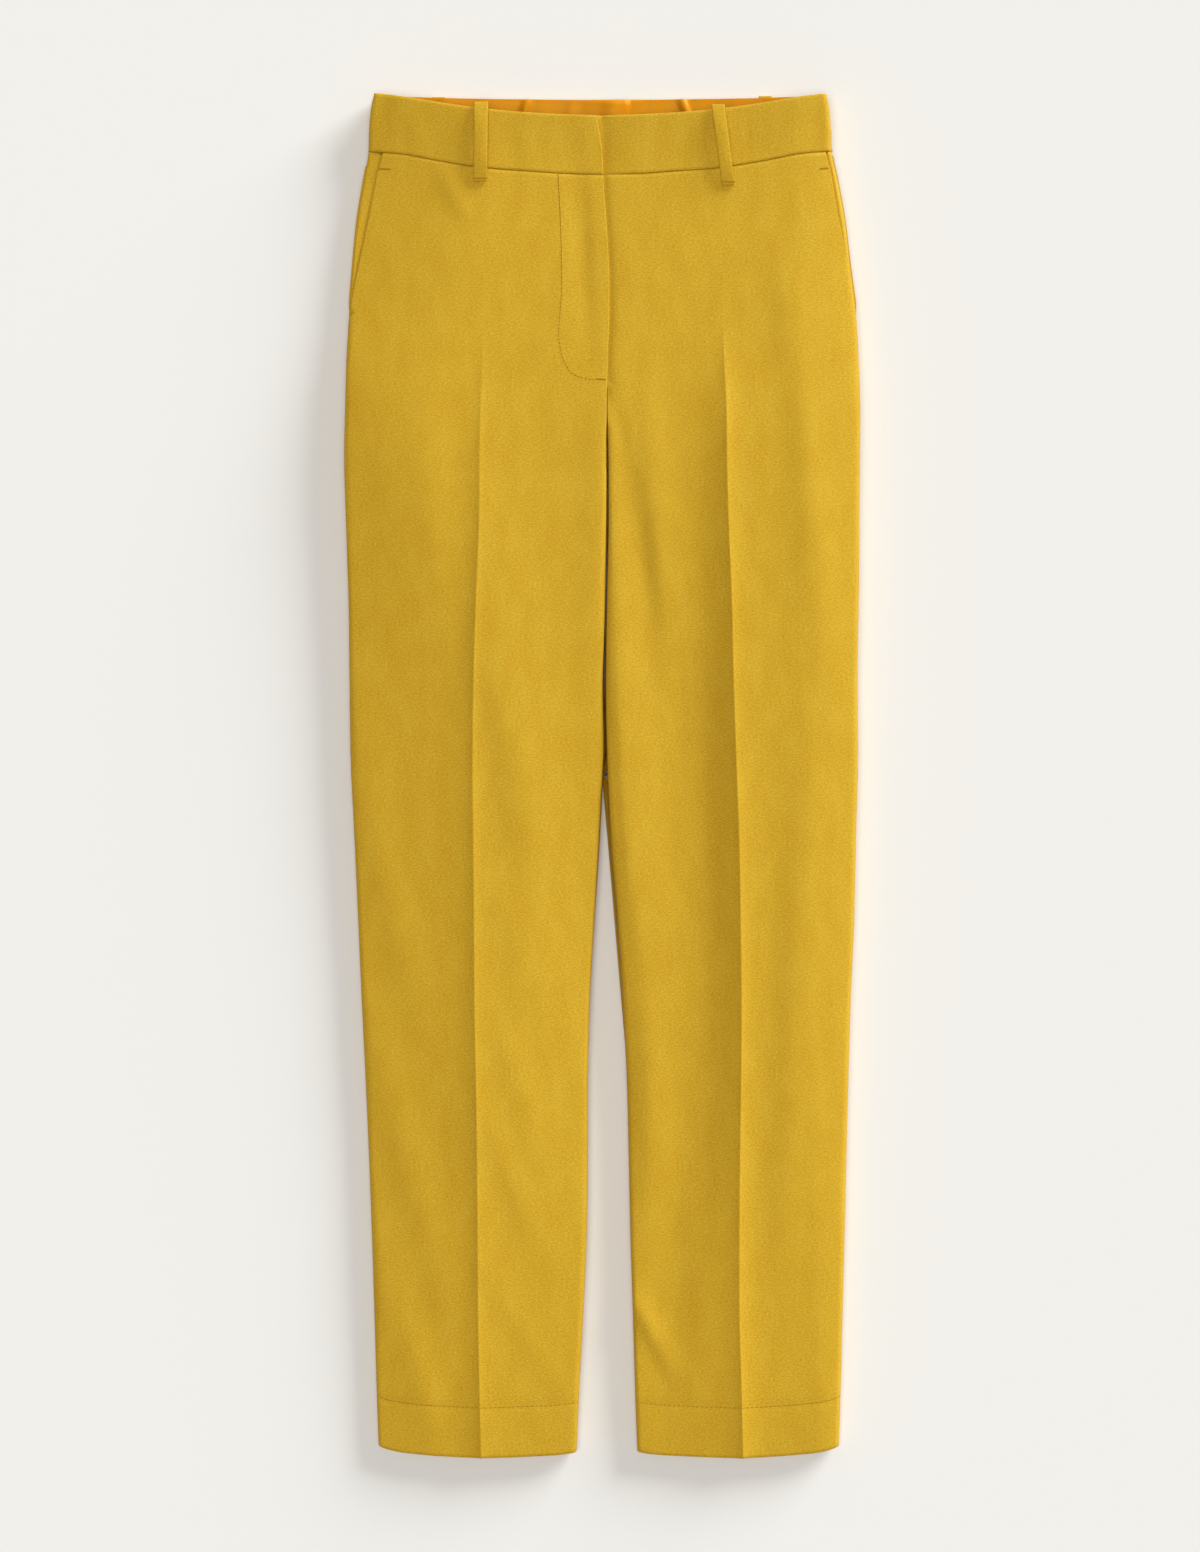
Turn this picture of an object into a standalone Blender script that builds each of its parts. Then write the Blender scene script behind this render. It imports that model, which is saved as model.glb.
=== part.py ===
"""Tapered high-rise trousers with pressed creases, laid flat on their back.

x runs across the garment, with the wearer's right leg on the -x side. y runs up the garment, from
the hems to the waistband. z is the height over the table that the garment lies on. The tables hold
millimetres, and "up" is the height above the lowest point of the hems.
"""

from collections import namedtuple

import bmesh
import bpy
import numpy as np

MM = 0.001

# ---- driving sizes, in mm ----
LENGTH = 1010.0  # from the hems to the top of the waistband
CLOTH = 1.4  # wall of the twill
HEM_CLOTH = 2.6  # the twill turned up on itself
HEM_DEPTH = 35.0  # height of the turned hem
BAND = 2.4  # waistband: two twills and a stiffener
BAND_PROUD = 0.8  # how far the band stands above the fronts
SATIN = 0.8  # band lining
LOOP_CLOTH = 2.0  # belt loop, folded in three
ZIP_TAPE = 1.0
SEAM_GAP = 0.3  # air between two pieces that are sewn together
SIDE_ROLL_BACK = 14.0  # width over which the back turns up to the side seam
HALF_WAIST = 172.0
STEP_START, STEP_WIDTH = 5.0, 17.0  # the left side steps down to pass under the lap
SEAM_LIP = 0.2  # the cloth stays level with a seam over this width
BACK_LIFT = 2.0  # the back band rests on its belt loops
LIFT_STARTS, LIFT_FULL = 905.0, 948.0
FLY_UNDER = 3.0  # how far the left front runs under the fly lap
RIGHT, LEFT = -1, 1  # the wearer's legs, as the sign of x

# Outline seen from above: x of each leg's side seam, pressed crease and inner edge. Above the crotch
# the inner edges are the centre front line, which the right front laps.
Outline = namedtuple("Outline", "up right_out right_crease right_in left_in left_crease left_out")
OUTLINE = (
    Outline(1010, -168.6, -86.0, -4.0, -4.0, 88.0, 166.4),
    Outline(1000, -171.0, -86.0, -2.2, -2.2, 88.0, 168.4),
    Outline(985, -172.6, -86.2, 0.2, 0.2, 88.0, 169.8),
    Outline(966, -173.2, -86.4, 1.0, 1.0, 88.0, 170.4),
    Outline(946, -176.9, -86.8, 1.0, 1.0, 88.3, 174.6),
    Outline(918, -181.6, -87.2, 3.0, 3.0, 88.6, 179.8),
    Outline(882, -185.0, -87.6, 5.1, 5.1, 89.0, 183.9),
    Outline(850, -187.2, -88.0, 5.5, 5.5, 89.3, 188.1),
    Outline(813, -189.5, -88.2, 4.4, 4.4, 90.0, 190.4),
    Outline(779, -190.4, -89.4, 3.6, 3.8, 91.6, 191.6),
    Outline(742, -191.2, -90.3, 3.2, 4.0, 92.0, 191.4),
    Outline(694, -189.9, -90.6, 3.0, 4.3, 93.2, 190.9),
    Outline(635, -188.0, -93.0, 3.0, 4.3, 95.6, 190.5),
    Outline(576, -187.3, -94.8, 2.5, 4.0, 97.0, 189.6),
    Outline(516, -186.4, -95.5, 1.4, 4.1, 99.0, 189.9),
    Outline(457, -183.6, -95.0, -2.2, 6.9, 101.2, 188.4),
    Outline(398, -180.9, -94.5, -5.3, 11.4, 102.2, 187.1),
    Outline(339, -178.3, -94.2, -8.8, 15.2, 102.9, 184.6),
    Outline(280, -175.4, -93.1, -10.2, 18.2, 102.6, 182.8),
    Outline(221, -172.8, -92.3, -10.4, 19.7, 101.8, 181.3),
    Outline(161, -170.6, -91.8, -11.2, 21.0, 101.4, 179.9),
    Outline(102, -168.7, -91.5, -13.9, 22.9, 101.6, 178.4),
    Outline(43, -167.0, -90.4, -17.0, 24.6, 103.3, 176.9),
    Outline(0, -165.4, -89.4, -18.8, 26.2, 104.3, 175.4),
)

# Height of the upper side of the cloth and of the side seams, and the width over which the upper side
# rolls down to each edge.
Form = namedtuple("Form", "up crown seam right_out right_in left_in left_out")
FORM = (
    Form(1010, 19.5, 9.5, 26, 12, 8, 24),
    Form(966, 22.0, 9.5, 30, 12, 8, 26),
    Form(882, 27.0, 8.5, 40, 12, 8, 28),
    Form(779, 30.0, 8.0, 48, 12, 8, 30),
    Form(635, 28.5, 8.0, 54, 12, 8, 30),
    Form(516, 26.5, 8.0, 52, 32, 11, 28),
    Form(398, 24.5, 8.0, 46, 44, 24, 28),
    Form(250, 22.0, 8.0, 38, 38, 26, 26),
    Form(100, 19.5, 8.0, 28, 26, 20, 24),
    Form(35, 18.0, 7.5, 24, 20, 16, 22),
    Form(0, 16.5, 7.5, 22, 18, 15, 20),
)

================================

**STATED TASK**
Recite the full listing above exactly.

**SOLUTION**
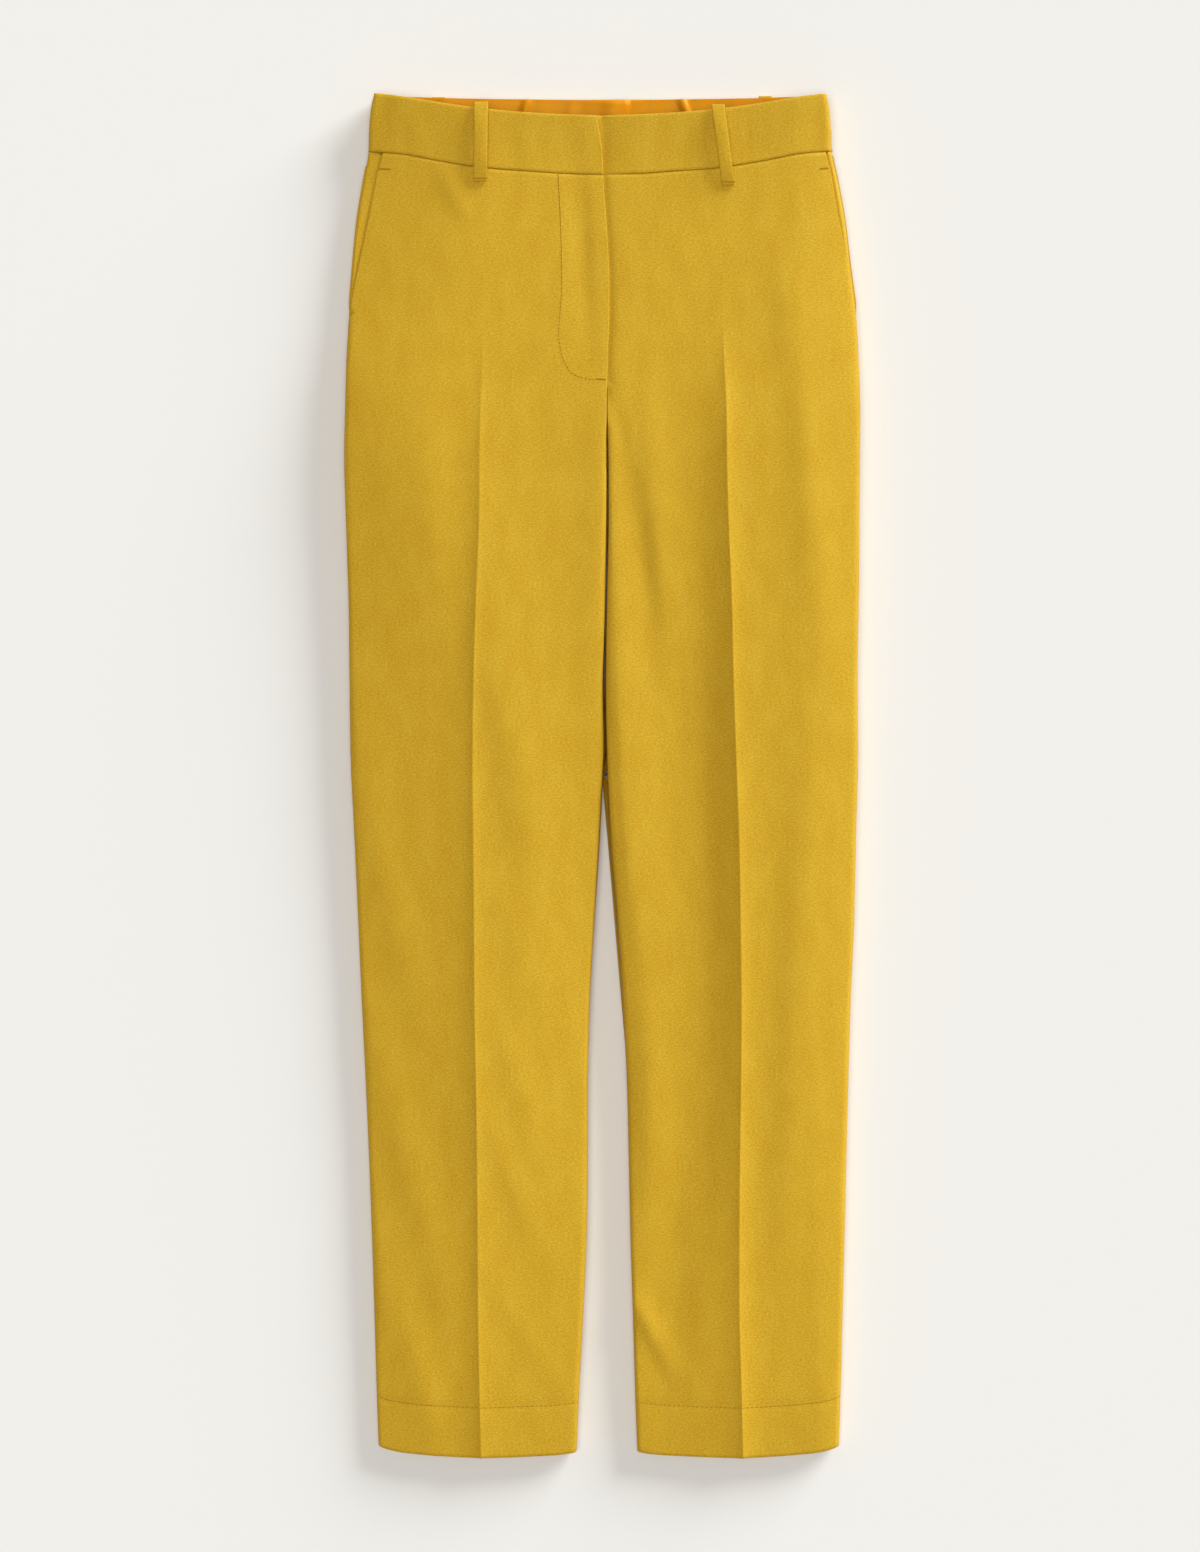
Turn this picture of an object into a standalone Blender script that builds each of its parts. Then write the Blender scene script behind this render. It imports that model, which is saved as model.glb.
=== part.py ===
"""Tapered high-rise trousers with pressed creases, laid flat on their back.

x runs across the garment, with the wearer's right leg on the -x side. y runs up the garment, from
the hems to the waistband. z is the height over the table that the garment lies on. The tables hold
millimetres, and "up" is the height above the lowest point of the hems.
"""

from collections import namedtuple

import bmesh
import bpy
import numpy as np

MM = 0.001

# ---- driving sizes, in mm ----
LENGTH = 1010.0  # from the hems to the top of the waistband
CLOTH = 1.4  # wall of the twill
HEM_CLOTH = 2.6  # the twill turned up on itself
HEM_DEPTH = 35.0  # height of the turned hem
BAND = 2.4  # waistband: two twills and a stiffener
BAND_PROUD = 0.8  # how far the band stands above the fronts
SATIN = 0.8  # band lining
LOOP_CLOTH = 2.0  # belt loop, folded in three
ZIP_TAPE = 1.0
SEAM_GAP = 0.3  # air between two pieces that are sewn together
SIDE_ROLL_BACK = 14.0  # width over which the back turns up to the side seam
HALF_WAIST = 172.0
STEP_START, STEP_WIDTH = 5.0, 17.0  # the left side steps down to pass under the lap
SEAM_LIP = 0.2  # the cloth stays level with a seam over this width
BACK_LIFT = 2.0  # the back band rests on its belt loops
LIFT_STARTS, LIFT_FULL = 905.0, 948.0
FLY_UNDER = 3.0  # how far the left front runs under the fly lap
RIGHT, LEFT = -1, 1  # the wearer's legs, as the sign of x

# Outline seen from above: x of each leg's side seam, pressed crease and inner edge. Above the crotch
# the inner edges are the centre front line, which the right front laps.
Outline = namedtuple("Outline", "up right_out right_crease right_in left_in left_crease left_out")
OUTLINE = (
    Outline(1010, -168.6, -86.0, -4.0, -4.0, 88.0, 166.4),
    Outline(1000, -171.0, -86.0, -2.2, -2.2, 88.0, 168.4),
    Outline(985, -172.6, -86.2, 0.2, 0.2, 88.0, 169.8),
    Outline(966, -173.2, -86.4, 1.0, 1.0, 88.0, 170.4),
    Outline(946, -176.9, -86.8, 1.0, 1.0, 88.3, 174.6),
    Outline(918, -181.6, -87.2, 3.0, 3.0, 88.6, 179.8),
    Outline(882, -185.0, -87.6, 5.1, 5.1, 89.0, 183.9),
    Outline(850, -187.2, -88.0, 5.5, 5.5, 89.3, 188.1),
    Outline(813, -189.5, -88.2, 4.4, 4.4, 90.0, 190.4),
    Outline(779, -190.4, -89.4, 3.6, 3.8, 91.6, 191.6),
    Outline(742, -191.2, -90.3, 3.2, 4.0, 92.0, 191.4),
    Outline(694, -189.9, -90.6, 3.0, 4.3, 93.2, 190.9),
    Outline(635, -188.0, -93.0, 3.0, 4.3, 95.6, 190.5),
    Outline(576, -187.3, -94.8, 2.5, 4.0, 97.0, 189.6),
    Outline(516, -186.4, -95.5, 1.4, 4.1, 99.0, 189.9),
    Outline(457, -183.6, -95.0, -2.2, 6.9, 101.2, 188.4),
    Outline(398, -180.9, -94.5, -5.3, 11.4, 102.2, 187.1),
    Outline(339, -178.3, -94.2, -8.8, 15.2, 102.9, 184.6),
    Outline(280, -175.4, -93.1, -10.2, 18.2, 102.6, 182.8),
    Outline(221, -172.8, -92.3, -10.4, 19.7, 101.8, 181.3),
    Outline(161, -170.6, -91.8, -11.2, 21.0, 101.4, 179.9),
    Outline(102, -168.7, -91.5, -13.9, 22.9, 101.6, 178.4),
    Outline(43, -167.0, -90.4, -17.0, 24.6, 103.3, 176.9),
    Outline(0, -165.4, -89.4, -18.8, 26.2, 104.3, 175.4),
)

# Height of the upper side of the cloth and of the side seams, and the width over which the upper side
# rolls down to each edge.
Form = namedtuple("Form", "up crown seam right_out right_in left_in left_out")
FORM = (
    Form(1010, 19.5, 9.5, 26, 12, 8, 24),
    Form(966, 22.0, 9.5, 30, 12, 8, 26),
    Form(882, 27.0, 8.5, 40, 12, 8, 28),
    Form(779, 30.0, 8.0, 48, 12, 8, 30),
    Form(635, 28.5, 8.0, 54, 12, 8, 30),
    Form(516, 26.5, 8.0, 52, 32, 11, 28),
    Form(398, 24.5, 8.0, 46, 44, 24, 28),
    Form(250, 22.0, 8.0, 38, 38, 26, 26),
    Form(100, 19.5, 8.0, 28, 26, 20, 24),
    Form(35, 18.0, 7.5, 24, 20, 16, 22),
    Form(0, 16.5, 7.5, 22, 18, 15, 20),
)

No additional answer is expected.